Task statement — Write out the material below again, unchanged.

Material provided —
◇ ◇ ◇ ◇ ◇ ◇ ◇
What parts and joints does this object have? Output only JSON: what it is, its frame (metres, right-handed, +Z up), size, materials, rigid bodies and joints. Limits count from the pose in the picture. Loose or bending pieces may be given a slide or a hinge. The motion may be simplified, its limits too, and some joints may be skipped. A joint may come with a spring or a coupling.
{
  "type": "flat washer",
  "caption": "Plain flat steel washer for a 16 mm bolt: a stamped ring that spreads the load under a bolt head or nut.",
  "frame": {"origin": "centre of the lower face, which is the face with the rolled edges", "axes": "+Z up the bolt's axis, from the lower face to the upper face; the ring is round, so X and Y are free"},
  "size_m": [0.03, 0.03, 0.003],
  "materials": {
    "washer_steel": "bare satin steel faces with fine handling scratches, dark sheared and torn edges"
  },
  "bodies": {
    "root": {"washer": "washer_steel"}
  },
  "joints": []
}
◇ ◇ ◇ ◇ ◇ ◇ ◇
Reply to the task —
What parts and joints does this object have? Output only JSON: what it is, its frame (metres, right-handed, +Z up), size, materials, rigid bodies and joints. Limits count from the pose in the picture. Loose or bending pieces may be given a slide or a hinge. The motion may be simplified, its limits too, and some joints may be skipped. A joint may come with a spring or a coupling.
{
  "type": "flat washer",
  "caption": "Plain flat steel washer for a 16 mm bolt: a stamped ring that spreads the load under a bolt head or nut.",
  "frame": {"origin": "centre of the lower face, which is the face with the rolled edges", "axes": "+Z up the bolt's axis, from the lower face to the upper face; the ring is round, so X and Y are free"},
  "size_m": [0.03, 0.03, 0.003],
  "materials": {
    "washer_steel": "bare satin steel faces with fine handling scratches, dark sheared and torn edges"
  },
  "bodies": {
    "root": {"washer": "washer_steel"}
  },
  "joints": []
}